• [WORK TO DO] The listing below contains a span that opens with the line containing "return low, high" and closes with the line containing "bpy.ops.object.modifier_apply(modifier=tool.name)". Return that span exactly.

• [THE DATA]
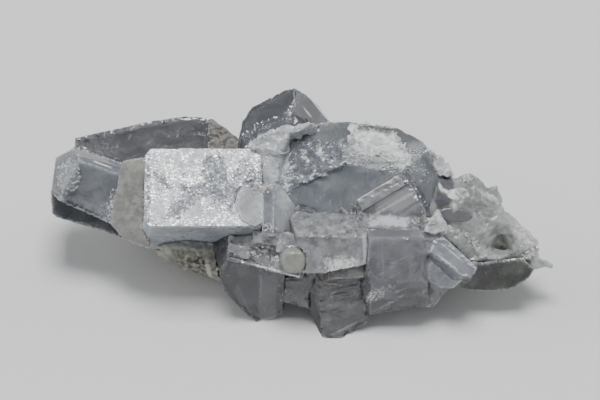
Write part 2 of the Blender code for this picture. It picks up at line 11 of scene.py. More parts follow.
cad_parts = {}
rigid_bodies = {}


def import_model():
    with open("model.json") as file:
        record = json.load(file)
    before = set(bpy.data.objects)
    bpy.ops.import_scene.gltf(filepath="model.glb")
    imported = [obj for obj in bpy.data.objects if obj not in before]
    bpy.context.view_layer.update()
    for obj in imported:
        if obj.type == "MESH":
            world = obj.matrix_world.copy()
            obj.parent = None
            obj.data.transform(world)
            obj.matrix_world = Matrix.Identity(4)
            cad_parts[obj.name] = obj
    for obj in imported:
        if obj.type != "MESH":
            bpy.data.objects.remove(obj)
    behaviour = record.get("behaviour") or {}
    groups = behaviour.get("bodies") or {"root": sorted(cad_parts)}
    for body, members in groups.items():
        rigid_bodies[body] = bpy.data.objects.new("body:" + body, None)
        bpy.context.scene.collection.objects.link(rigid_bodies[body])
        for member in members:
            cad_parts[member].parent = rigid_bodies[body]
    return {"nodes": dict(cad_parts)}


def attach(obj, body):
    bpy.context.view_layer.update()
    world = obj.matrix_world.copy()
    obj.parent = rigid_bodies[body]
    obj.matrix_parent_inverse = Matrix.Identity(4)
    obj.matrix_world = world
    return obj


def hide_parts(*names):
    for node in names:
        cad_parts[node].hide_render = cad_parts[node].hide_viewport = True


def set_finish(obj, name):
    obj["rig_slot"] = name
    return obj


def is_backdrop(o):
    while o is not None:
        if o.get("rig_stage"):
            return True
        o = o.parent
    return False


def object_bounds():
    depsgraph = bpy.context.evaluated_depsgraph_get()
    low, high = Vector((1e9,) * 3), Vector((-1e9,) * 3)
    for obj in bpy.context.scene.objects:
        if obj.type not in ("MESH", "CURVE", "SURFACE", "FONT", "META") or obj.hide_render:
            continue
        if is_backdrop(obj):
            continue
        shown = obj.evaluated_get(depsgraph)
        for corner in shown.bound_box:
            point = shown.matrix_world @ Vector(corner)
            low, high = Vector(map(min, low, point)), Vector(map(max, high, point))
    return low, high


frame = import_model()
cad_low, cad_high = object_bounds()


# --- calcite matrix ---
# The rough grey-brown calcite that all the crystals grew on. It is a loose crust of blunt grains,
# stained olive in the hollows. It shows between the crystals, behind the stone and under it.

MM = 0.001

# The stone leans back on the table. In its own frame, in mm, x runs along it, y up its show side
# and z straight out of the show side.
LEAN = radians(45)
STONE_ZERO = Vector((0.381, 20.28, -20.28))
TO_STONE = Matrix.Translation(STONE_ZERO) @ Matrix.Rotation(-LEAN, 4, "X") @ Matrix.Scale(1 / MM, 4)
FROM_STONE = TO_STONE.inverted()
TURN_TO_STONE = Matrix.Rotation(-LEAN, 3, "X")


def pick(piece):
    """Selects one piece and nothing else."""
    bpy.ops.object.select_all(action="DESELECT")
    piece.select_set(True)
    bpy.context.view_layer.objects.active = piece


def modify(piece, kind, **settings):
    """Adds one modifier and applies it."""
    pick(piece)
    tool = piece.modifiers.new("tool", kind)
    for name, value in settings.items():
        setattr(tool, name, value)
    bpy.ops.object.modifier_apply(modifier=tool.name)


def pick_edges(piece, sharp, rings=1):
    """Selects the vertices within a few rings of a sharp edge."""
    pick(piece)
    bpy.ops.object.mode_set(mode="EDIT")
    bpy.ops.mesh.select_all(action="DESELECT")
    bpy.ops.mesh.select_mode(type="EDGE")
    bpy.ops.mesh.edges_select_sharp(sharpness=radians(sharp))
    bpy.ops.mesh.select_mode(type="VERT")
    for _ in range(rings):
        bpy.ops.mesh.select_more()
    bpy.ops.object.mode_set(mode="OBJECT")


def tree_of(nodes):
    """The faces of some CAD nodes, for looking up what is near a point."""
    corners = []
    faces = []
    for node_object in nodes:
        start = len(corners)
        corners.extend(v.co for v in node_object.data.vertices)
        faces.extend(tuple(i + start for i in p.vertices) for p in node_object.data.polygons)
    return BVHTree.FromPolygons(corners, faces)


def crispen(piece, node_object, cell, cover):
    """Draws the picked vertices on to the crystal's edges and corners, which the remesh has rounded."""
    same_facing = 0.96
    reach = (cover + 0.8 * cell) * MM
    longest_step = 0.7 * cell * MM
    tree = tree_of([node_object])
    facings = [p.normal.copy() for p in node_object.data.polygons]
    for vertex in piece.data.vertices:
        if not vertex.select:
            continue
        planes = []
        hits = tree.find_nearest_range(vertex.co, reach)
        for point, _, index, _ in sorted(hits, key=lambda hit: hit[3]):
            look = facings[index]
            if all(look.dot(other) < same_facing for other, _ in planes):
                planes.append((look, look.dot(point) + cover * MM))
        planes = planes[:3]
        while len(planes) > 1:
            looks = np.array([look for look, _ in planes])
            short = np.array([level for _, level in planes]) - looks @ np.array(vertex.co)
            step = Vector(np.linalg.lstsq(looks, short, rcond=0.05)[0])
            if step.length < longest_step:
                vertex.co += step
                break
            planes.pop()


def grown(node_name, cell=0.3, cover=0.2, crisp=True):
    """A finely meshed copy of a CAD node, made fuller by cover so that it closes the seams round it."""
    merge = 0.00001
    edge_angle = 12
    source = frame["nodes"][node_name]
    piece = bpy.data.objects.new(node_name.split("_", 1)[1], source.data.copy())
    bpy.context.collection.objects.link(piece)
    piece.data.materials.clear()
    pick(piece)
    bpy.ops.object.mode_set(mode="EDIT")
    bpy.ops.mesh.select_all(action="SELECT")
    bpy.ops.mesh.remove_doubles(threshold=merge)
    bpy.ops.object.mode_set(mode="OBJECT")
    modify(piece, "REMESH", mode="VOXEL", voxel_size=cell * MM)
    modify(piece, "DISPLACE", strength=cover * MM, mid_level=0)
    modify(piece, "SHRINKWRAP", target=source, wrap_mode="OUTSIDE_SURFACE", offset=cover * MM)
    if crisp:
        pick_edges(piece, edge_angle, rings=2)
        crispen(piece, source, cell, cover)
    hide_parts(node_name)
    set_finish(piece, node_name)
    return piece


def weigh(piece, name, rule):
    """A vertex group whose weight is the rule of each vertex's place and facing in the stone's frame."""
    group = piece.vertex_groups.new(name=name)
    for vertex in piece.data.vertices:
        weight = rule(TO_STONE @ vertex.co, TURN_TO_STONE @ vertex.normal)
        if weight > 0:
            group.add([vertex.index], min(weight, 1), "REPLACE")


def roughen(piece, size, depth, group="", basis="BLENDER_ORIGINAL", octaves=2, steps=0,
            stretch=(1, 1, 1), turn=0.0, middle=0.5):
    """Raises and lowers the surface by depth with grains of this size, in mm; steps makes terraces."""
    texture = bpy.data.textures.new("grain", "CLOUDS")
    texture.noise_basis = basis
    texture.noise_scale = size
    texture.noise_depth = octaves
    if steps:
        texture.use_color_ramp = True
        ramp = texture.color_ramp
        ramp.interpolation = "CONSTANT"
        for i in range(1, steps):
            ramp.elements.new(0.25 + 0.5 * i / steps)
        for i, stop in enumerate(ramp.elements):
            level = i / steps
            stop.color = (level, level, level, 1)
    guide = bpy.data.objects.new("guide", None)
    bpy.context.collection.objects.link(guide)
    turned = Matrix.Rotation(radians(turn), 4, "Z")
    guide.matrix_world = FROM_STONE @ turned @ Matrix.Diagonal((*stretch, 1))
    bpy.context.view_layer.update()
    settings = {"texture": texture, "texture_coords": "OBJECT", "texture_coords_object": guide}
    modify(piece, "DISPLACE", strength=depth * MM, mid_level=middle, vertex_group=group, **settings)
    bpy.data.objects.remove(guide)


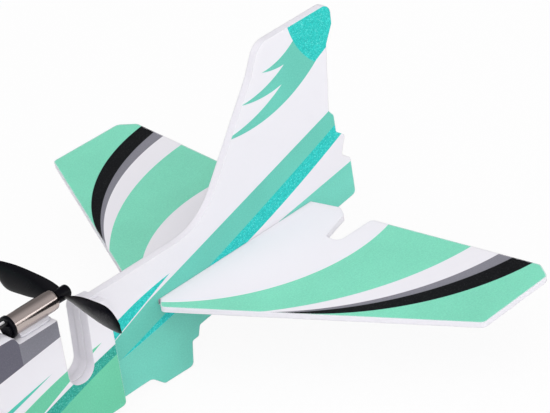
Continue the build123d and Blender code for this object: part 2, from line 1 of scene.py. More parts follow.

• [SOLUTION BELOW]
    return low, high


frame = import_model()
cad_low, cad_high = object_bounds()


# --- calcite matrix ---
# The rough grey-brown calcite that all the crystals grew on. It is a loose crust of blunt grains,
# stained olive in the hollows. It shows between the crystals, behind the stone and under it.

MM = 0.001

# The stone leans back on the table. In its own frame, in mm, x runs along it, y up its show side
# and z straight out of the show side.
LEAN = radians(45)
STONE_ZERO = Vector((0.381, 20.28, -20.28))
TO_STONE = Matrix.Translation(STONE_ZERO) @ Matrix.Rotation(-LEAN, 4, "X") @ Matrix.Scale(1 / MM, 4)
FROM_STONE = TO_STONE.inverted()
TURN_TO_STONE = Matrix.Rotation(-LEAN, 3, "X")


def pick(piece):
    """Selects one piece and nothing else."""
    bpy.ops.object.select_all(action="DESELECT")
    piece.select_set(True)
    bpy.context.view_layer.objects.active = piece


def modify(piece, kind, **settings):
    """Adds one modifier and applies it."""
    pick(piece)
    tool = piece.modifiers.new("tool", kind)
    for name, value in settings.items():
        setattr(tool, name, value)
    bpy.ops.object.modifier_apply(modifier=tool.name)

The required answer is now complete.